* Given data *
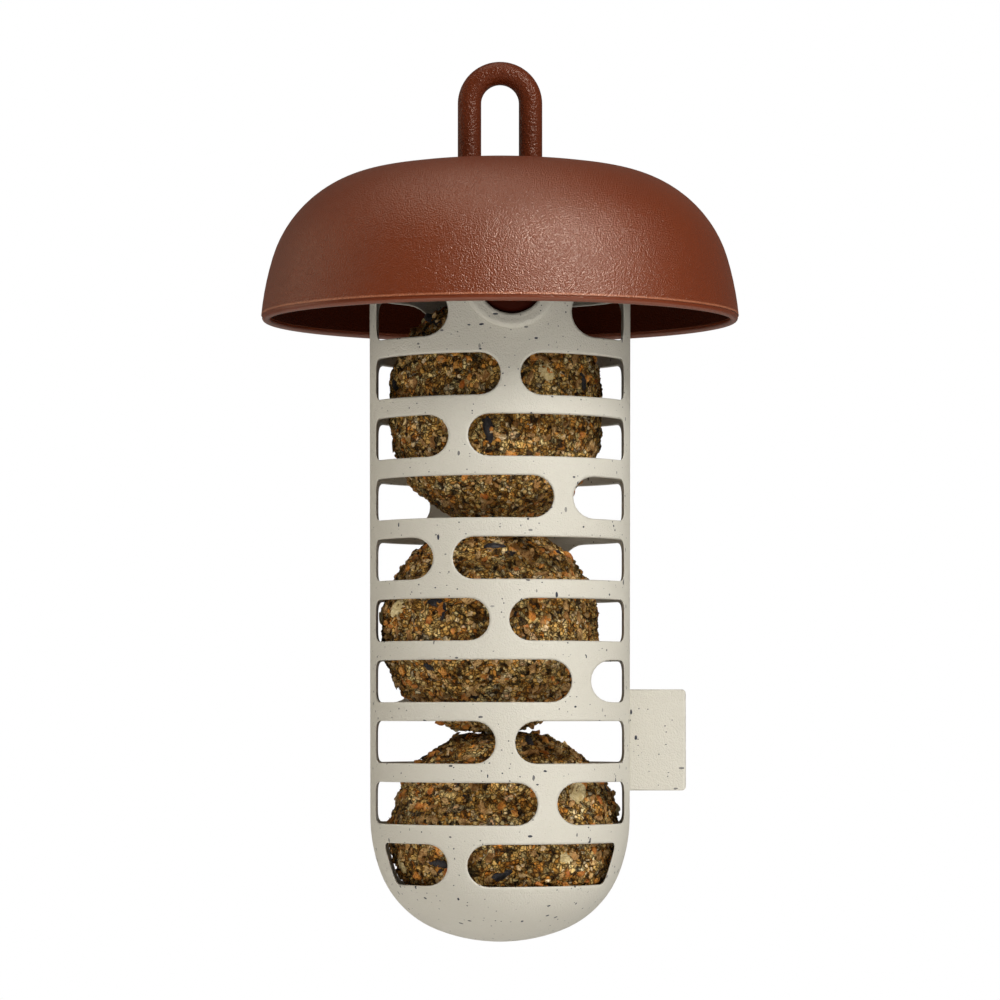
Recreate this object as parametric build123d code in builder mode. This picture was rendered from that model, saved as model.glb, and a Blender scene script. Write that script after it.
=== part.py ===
from build123d import *
import math
import os

os.makedirs("parts", exist_ok=True)

# Hanging suet feeder. The frame's origin is where the hook bears, at the inner top of the loop.
# Everything hangs below it: +Z is up, and -Y is the front. Lengths are in millimetres.

# Hanging loop
loop_rod_diameter = 6.8
loop_gap_width = 10.9
loop_rise = 22.2            # from the roof's crown up to the hook's seat
loop_foot_length = 32.0
loop_foot_width = 12.0
loop_foot_thickness = 3.0
leg_clearance = 0.1         # round each leg, in the crown and in the collar's web

# Roof
roof_radius = 69.0
roof_height = 46.8
roof_wall = 2.5
rim_band_height = 1.7       # plain band along the roof's lower edge
rim_band_step = 0.25
rim_rounding = 1.05
seat_ring_wall = 2.0
seat_ring_inset = 5.65      # from the collar's edge in to the ring
seat_drop = 2.25            # from the roof's inside down to the collar's top edge

# Cage
cage_reach = 24.6           # how far the cage goes up into the roof, past the rim
cage_head_room = 16.57      # from the upper ball up to the cage's top edge
cage_radius = 37.75         # outside, at the top edge
cage_wall = 2.25            # at the top edge
cage_draft = 0.45           # how much narrower the outside is where the bowl begins
bowl_depth = 36.0
bowl_floor = 2.2
cage_lip_rounding = 0.7

# Slots of the cage
slot_pitch = 17.26
slot_height = 11.9
slot_corner = 1.5
slot_end_margin = 0.1       # from the slot's outer end in to the bore
lowest_slot_height = 22.8   # centre of the lowest row above the cage's bottom
bridge_width = 5.5
least_bar_height = 3.0      # between the top row and the one below it
top_slot_height = 14.8
top_slot_level = 24.8       # from the cage's top edge down to the middle of the top row
top_slot_corner = 2.0
top_bridge_width = 34.8

# Latch: a round button on a springy tongue, in a bossed hole, at the front and the rear
latch_turn = 5.0            # degrees that the latches stand off the front
latch_level = 2.2           # from the cage's top edge down to the bosses
latch_hole_radius = 9.45
button_clearance = 0.4
button_bevel = 0.8
button_recess = 0.25        # from the cage's wall in to the button's face
boss_radius = 13.6
boss_rise = 1.2
boss_rounding = 1.0
tongue_width = 20.0
tongue_slit = 0.8
tongue_margin = 2.0         # below the button
hinge_gap = 0.3

# Collar that the cage slips over
collar_clearance = 0.35
collar_wall = 2.2
collar_depth = 13.0         # inside the cage, below its top edge
collar_web = 2.5
stop_flange_height = 2.5
stop_gap = 0.3
stop_margin = 0.15          # from the cage's outer face in to the flange's edge

# Side tab moulded on the cage
tab_reach = 53.5            # from the cage's axis
tab_low = 43.3              # above the cage's bottom
tab_high = 72.35
tab_thickness = 2.2
tab_corner = 1.2
tab_edge = 0.5

# Suet balls: each is a sphere with a short straight belt, which lies along X or stands upright
ball_gap = 0.3
lower_ball_play = 7.2       # from each ball's round part out to the cage's bore
lower_ball_belt = 8.4
lower_ball_shift = (1.0, 0.0)
middle_ball_play = 5.9
middle_ball_belt = 2.8
middle_ball_shift = (-2.9, -0.8)
upper_ball_play = 4.8
upper_ball_belt = 5.4
upper_ball_shift = (-1.2, 0.6)

cut_overrun = 2.0
bowl_samples = 40           # points of each arc of the bowl that the lower ball is rested on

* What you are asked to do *
Make an exact copy of all the data.

* Answer below *
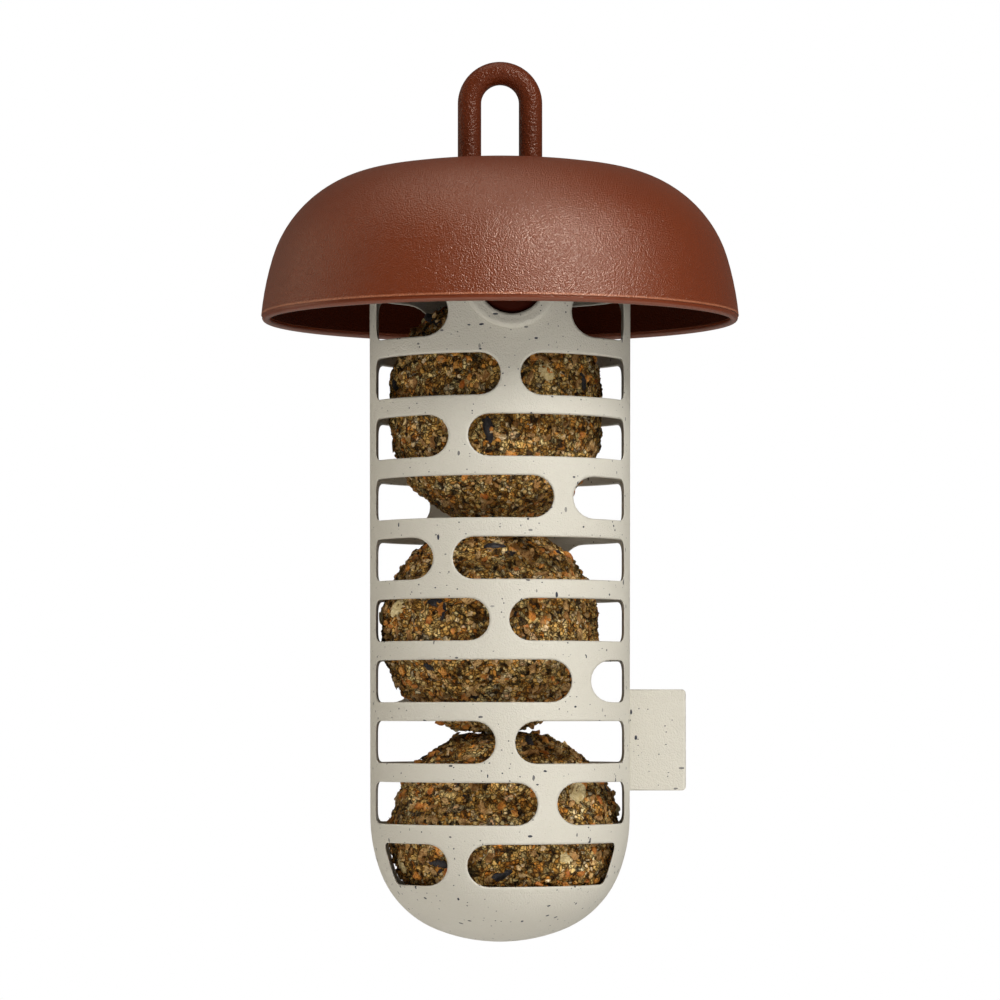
Recreate this object as parametric build123d code in builder mode. This picture was rendered from that model, saved as model.glb, and a Blender scene script. Write that script after it.
=== part.py ===
from build123d import *
import math
import os

os.makedirs("parts", exist_ok=True)

# Hanging suet feeder. The frame's origin is where the hook bears, at the inner top of the loop.
# Everything hangs below it: +Z is up, and -Y is the front. Lengths are in millimetres.

# Hanging loop
loop_rod_diameter = 6.8
loop_gap_width = 10.9
loop_rise = 22.2            # from the roof's crown up to the hook's seat
loop_foot_length = 32.0
loop_foot_width = 12.0
loop_foot_thickness = 3.0
leg_clearance = 0.1         # round each leg, in the crown and in the collar's web

# Roof
roof_radius = 69.0
roof_height = 46.8
roof_wall = 2.5
rim_band_height = 1.7       # plain band along the roof's lower edge
rim_band_step = 0.25
rim_rounding = 1.05
seat_ring_wall = 2.0
seat_ring_inset = 5.65      # from the collar's edge in to the ring
seat_drop = 2.25            # from the roof's inside down to the collar's top edge

# Cage
cage_reach = 24.6           # how far the cage goes up into the roof, past the rim
cage_head_room = 16.57      # from the upper ball up to the cage's top edge
cage_radius = 37.75         # outside, at the top edge
cage_wall = 2.25            # at the top edge
cage_draft = 0.45           # how much narrower the outside is where the bowl begins
bowl_depth = 36.0
bowl_floor = 2.2
cage_lip_rounding = 0.7

# Slots of the cage
slot_pitch = 17.26
slot_height = 11.9
slot_corner = 1.5
slot_end_margin = 0.1       # from the slot's outer end in to the bore
lowest_slot_height = 22.8   # centre of the lowest row above the cage's bottom
bridge_width = 5.5
least_bar_height = 3.0      # between the top row and the one below it
top_slot_height = 14.8
top_slot_level = 24.8       # from the cage's top edge down to the middle of the top row
top_slot_corner = 2.0
top_bridge_width = 34.8

# Latch: a round button on a springy tongue, in a bossed hole, at the front and the rear
latch_turn = 5.0            # degrees that the latches stand off the front
latch_level = 2.2           # from the cage's top edge down to the bosses
latch_hole_radius = 9.45
button_clearance = 0.4
button_bevel = 0.8
button_recess = 0.25        # from the cage's wall in to the button's face
boss_radius = 13.6
boss_rise = 1.2
boss_rounding = 1.0
tongue_width = 20.0
tongue_slit = 0.8
tongue_margin = 2.0         # below the button
hinge_gap = 0.3

# Collar that the cage slips over
collar_clearance = 0.35
collar_wall = 2.2
collar_depth = 13.0         # inside the cage, below its top edge
collar_web = 2.5
stop_flange_height = 2.5
stop_gap = 0.3
stop_margin = 0.15          # from the cage's outer face in to the flange's edge

# Side tab moulded on the cage
tab_reach = 53.5            # from the cage's axis
tab_low = 43.3              # above the cage's bottom
tab_high = 72.35
tab_thickness = 2.2
tab_corner = 1.2
tab_edge = 0.5

# Suet balls: each is a sphere with a short straight belt, which lies along X or stands upright
ball_gap = 0.3
lower_ball_play = 7.2       # from each ball's round part out to the cage's bore
lower_ball_belt = 8.4
lower_ball_shift = (1.0, 0.0)
middle_ball_play = 5.9
middle_ball_belt = 2.8
middle_ball_shift = (-2.9, -0.8)
upper_ball_play = 4.8
upper_ball_belt = 5.4
upper_ball_shift = (-1.2, 0.6)

cut_overrun = 2.0
bowl_samples = 40           # points of each arc of the bowl that the lower ball is rested on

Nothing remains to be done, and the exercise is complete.